What this task involves »
Quote exactly the lines spanning from the top of the data below to the line that contains "up=Vector((0, 1, 0)))", including both.

--- start of Material ---

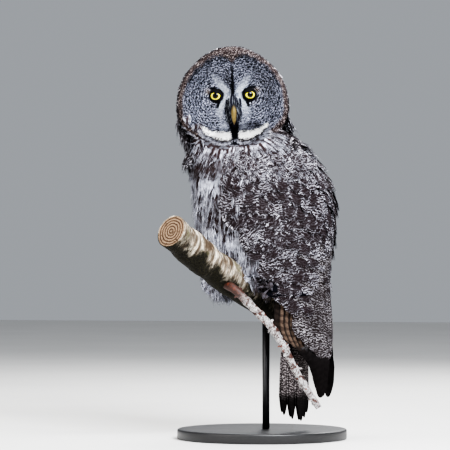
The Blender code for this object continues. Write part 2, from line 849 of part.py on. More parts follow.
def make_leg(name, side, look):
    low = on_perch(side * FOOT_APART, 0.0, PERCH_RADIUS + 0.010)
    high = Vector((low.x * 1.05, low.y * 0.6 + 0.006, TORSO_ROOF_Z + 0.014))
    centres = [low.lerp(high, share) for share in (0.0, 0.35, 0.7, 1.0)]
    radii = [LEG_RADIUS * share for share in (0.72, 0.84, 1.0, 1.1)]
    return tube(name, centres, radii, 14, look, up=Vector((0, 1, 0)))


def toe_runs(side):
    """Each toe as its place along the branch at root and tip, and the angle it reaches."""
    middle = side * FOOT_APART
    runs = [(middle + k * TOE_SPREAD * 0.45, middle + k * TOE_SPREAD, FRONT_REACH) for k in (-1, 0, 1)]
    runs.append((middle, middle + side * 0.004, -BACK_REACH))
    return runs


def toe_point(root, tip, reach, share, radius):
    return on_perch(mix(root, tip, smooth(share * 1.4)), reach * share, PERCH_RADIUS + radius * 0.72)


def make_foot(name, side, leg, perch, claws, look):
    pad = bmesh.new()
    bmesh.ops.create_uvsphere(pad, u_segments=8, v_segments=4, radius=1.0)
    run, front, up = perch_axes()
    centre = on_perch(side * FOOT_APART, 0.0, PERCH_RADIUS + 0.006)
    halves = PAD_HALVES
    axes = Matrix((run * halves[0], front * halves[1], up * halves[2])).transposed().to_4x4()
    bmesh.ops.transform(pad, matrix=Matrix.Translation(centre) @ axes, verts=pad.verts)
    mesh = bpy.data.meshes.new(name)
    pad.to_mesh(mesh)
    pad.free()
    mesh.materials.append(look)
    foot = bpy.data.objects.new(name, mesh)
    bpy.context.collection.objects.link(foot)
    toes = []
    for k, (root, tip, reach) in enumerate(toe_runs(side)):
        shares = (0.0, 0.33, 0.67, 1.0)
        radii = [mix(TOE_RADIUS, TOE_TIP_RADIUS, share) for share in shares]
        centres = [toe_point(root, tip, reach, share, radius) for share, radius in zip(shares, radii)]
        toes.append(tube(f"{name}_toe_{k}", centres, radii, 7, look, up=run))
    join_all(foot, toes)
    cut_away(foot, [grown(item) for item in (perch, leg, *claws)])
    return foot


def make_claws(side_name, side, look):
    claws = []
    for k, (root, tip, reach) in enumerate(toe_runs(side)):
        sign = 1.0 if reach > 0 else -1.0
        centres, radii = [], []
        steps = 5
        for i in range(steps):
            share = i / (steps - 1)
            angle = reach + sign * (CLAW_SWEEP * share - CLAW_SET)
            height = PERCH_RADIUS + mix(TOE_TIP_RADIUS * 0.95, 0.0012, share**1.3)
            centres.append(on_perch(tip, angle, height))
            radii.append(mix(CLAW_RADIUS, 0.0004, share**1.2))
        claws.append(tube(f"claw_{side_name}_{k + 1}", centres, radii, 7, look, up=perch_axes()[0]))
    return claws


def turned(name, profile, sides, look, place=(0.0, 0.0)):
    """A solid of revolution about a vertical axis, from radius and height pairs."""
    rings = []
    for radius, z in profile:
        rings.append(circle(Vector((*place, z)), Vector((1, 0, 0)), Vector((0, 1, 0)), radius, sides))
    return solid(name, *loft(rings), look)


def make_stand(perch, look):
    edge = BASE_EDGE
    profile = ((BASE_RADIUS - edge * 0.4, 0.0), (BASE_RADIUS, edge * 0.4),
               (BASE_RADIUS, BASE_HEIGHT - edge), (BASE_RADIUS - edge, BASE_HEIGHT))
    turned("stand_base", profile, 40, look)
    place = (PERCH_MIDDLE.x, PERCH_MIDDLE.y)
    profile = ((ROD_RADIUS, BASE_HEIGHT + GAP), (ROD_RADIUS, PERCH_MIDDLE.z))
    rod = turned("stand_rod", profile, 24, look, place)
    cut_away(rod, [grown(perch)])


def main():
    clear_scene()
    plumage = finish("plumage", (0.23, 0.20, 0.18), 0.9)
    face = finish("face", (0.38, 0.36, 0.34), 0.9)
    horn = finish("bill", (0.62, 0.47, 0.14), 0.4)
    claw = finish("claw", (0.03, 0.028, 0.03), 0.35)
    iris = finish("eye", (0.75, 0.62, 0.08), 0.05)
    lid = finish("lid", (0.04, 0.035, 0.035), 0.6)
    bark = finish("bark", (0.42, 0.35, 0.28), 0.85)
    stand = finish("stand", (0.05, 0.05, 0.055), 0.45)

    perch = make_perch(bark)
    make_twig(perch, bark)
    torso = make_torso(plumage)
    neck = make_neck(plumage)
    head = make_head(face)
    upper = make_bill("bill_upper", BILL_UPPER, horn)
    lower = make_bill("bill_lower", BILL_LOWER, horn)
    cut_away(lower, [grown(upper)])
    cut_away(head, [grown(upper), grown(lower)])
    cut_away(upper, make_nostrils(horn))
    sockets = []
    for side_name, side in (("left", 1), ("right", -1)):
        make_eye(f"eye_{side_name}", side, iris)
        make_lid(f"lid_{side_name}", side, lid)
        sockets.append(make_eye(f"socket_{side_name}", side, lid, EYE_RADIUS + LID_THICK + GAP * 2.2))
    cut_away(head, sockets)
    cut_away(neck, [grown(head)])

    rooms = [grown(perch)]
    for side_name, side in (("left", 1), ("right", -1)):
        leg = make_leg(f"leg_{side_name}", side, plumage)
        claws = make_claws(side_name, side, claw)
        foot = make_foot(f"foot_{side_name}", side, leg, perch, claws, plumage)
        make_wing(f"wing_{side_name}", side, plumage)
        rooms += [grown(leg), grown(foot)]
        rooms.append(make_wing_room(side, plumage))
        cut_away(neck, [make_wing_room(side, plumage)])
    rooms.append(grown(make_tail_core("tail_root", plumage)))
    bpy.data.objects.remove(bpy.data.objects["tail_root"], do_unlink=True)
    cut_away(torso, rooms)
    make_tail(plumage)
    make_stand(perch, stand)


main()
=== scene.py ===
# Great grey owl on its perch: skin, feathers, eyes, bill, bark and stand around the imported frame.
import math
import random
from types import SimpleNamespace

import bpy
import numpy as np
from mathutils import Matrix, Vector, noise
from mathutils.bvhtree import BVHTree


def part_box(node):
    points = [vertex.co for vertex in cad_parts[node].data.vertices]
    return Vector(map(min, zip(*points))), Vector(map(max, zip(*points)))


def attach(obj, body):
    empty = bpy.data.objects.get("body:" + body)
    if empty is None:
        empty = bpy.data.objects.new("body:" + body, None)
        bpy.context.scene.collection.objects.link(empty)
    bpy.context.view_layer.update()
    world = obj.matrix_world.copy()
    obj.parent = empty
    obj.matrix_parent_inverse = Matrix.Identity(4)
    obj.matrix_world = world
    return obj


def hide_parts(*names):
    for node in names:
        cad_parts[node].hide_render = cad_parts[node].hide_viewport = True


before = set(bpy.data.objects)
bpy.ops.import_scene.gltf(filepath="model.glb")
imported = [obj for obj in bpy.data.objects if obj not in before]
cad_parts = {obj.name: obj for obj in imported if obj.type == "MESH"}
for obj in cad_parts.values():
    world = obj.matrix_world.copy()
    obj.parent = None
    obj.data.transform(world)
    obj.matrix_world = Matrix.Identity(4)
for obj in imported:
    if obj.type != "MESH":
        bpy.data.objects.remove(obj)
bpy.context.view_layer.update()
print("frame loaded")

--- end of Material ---

Exercise output »
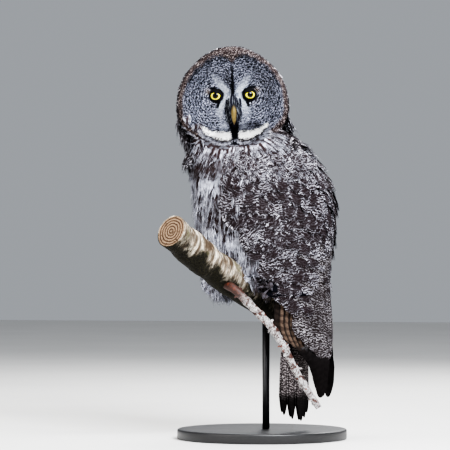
The Blender code for this object continues. Write part 2, from line 849 of part.py on. More parts follow.
def make_leg(name, side, look):
    low = on_perch(side * FOOT_APART, 0.0, PERCH_RADIUS + 0.010)
    high = Vector((low.x * 1.05, low.y * 0.6 + 0.006, TORSO_ROOF_Z + 0.014))
    centres = [low.lerp(high, share) for share in (0.0, 0.35, 0.7, 1.0)]
    radii = [LEG_RADIUS * share for share in (0.72, 0.84, 1.0, 1.1)]
    return tube(name, centres, radii, 14, look, up=Vector((0, 1, 0)))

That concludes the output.